With a first "human" evaluation we concluded that:
- KITTI is not very large but could be useful, so we evaluate it.
- Cityscapes is a segmentation dataset and it'll require a lot of work to convert segmentation labels to bounding boxes for detection, so we have decided to drop it.
- Daimler has only black & white pictures, so we have decided to drop it.
- Caltech was created specifically for our problem and has a lot of images, so we evaluate it.
- MOT-17 was also created for pedestrians detection, so we evaluate it.
- KAIST is compatible with Caltech in terms of labels and has a lot of images, so we evaluate it.
- Oxford is too big to be evaluated with our personal machines so we have decided to drop it
For a more detailed report for each evaluated dataset (1, 4, 5, 6)
check data-eval/README.md
report.
There are several well known object detection approaches which use CNN as their main part: Fast RCNN, Faster RCNN, SSD, YOLO, and others.

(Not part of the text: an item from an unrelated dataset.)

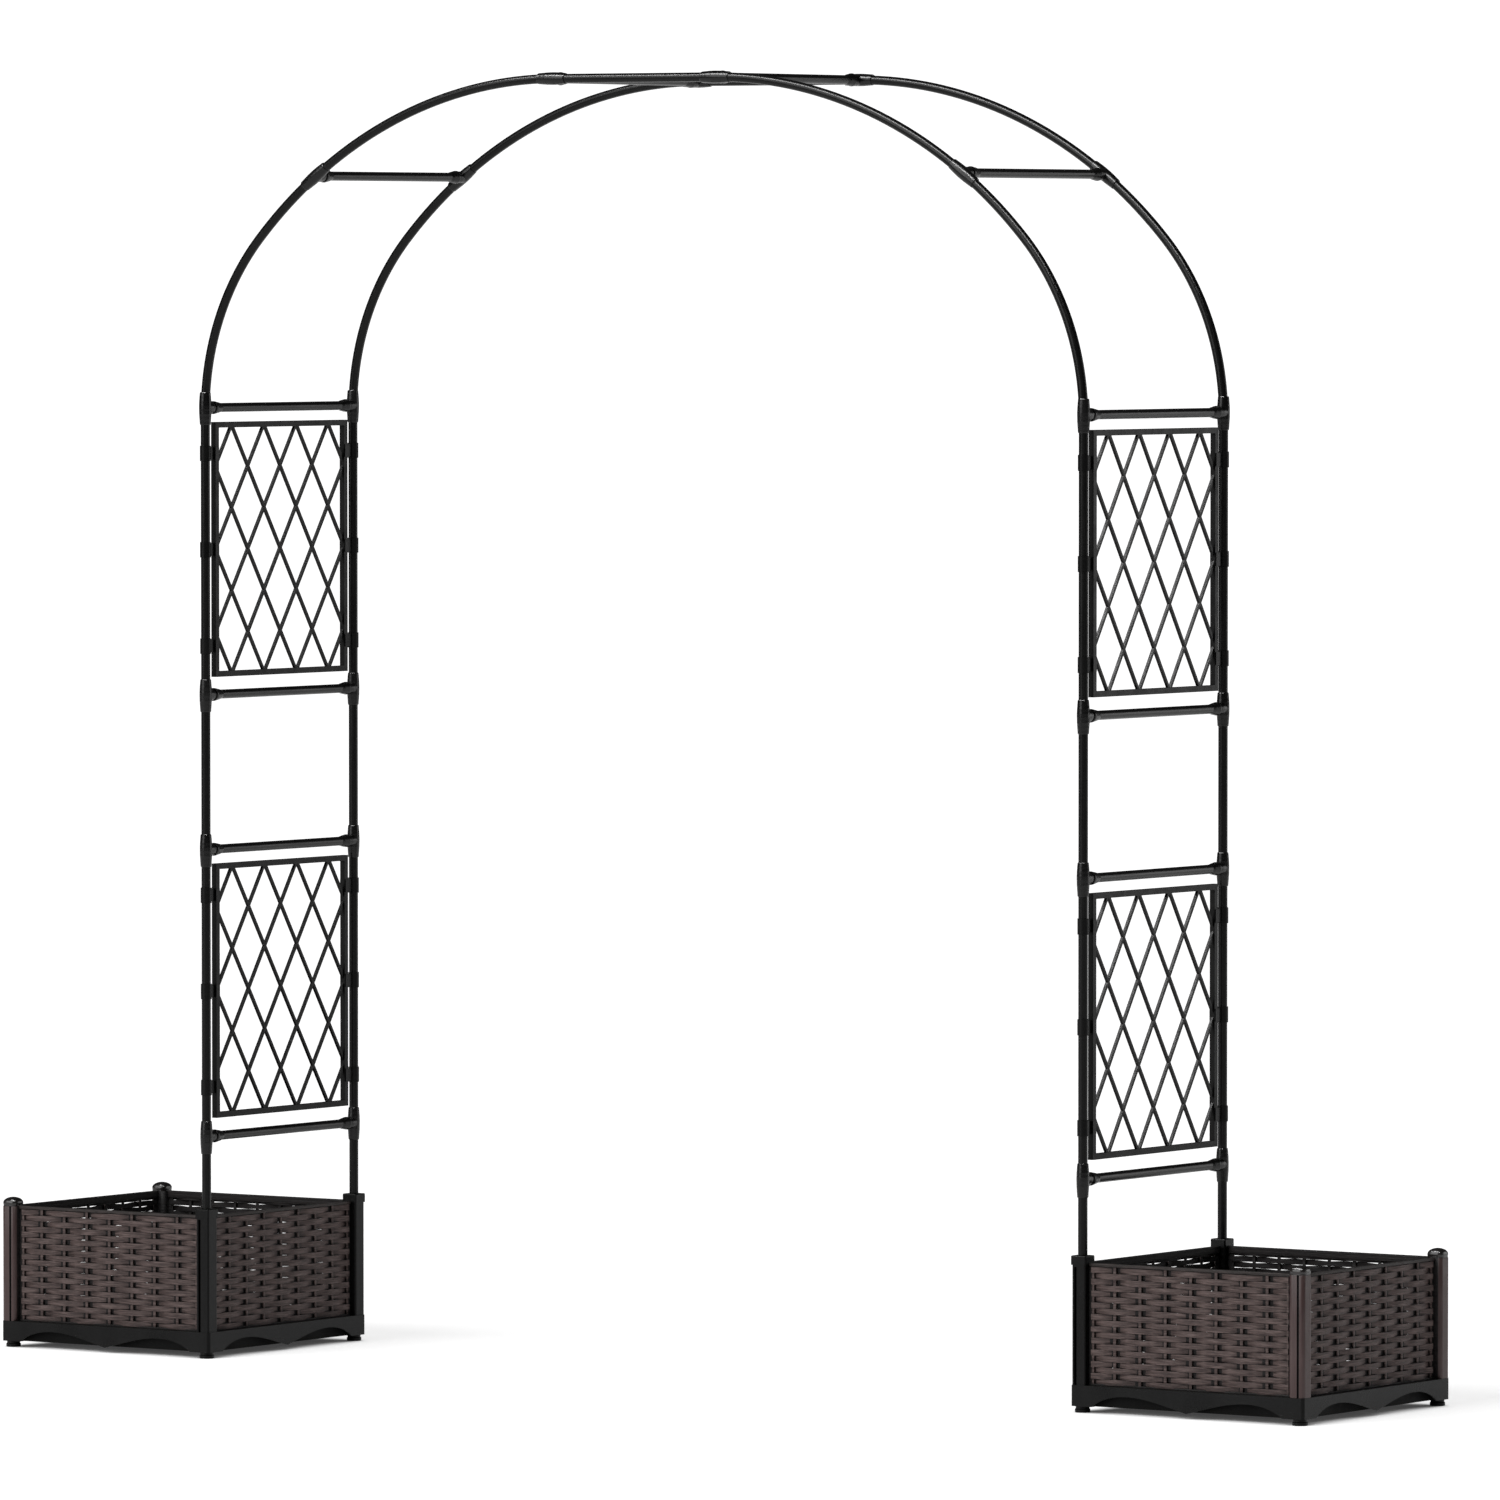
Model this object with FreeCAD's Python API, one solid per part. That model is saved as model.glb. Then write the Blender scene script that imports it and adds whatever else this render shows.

For our problem we selected YOLO (there also exists the second version) as it has ability to simultaneously detect (in one pass) and classify object in image. SSD architecture also has this property, but choice of YOLO was also dictated by presence of really light version of architecture "Tiny YOLO". It should be able to perform in real time pace on low grade hardware like mobile versions of NVIDIA GPUs in laptops or NVIDIA Jetson TX modules. However, Tiny YOLO has worse accuracy than full size network.
Authors of YOLO provide their implementation in pure C and CUDA called Darknet. It requires compilation from source and presence of CUDA Toolkit. According to requirements of the project we have to use TensorFlow so we looked on the internet and found Python3 implementation Darkflow, which allows to easily use YOLO in TensorFlow. It allows to try architecture without CUDA Toolkit using only CPU version of TensorFlow, however it requires installation which includes compilation of some Cython functions which are required for YOLO to make it faster.
We are able to run existing detectors for several classes,
which are trained on VOC
or COCO datasets with "person" class
among others (see detection/cam_inference.py
and
detection/img_inference.py
). To perform this darkflow is used
according the instructions in it's repository.
Darkflow is said to be TensorFlow implementation of Darknet, however it's internal label parsing tools for training are not designed according to Darknet conventions, which are described on Darknet website.
So to use Darkflow for training with your own dataset it's required to change some code to use labels formatted according to Darknet well defined rules. In our case a patch was written.
The whole process is described in more details in detection/README.md
.
If the dataset and network configuration are prepared properly, training
is easy, one just have to use Darkflow command to do it:
flow --model cfg/tiny-yolo-voc-3c.cfg --load bin/tiny-yolo-voc.weights --train --annotation train/Annotations --dataset train/Images
For more details also look in detection/README.md
.
Unfortunately there were no proper hardware available for training, but there are some possibilities to use online services:
- Amazon Web Services (some credits are available via GitHub Student Developer Pack).
- Google Cloud Platform with 300$ free credits.
- Google Colaboratory with totally free access to machines with NVIDIA Tesla K80 13Gb.
However understanding and configuration of this tools require a lot of time compared with straightforward training using local machine. So for now we don't provide our trained neural network specifically for the problem of pedestrian detection, but developed workflow allows to easily do this.
Inference via Darkflow is described in detection/README.md
. However to use
detection in ROS we had to adapt some things for Python2, details are also
provided in detection/README.md
. We ended with our own Python2 package
"objdet" which uses TensorFlow and some postprocessing functions adapted
from Darkflow. The script detection/pure_tf_cam.py
provides example of
using this package.
In order to run detection in ROS environment we create a ROS Detection node which is able to read images from any appropriate topic. It runs detection and publishes results in ROS via custom message format to make them available for other nodes.
To use OpenCV for image related operations we have to convert them to OpenCV format using CvBridge which is a ROS library with required functions.
Details of the ROS integration phase is available in pedect-ws/README.md
To conclude we could say that almost all items of plan have been done except of training on our own dataset.
Two things were most difficult in this project:
- understanding the YOLO architecture and Darkflow framework,
- integrating detection in ROS.
During our project development we learned that there are things to do in a better way:
- check compatability of libraries (really bad time trying to use Python3 with ROS),
- look for available architectures before evaluating datasets (this could save time for dataset preparation).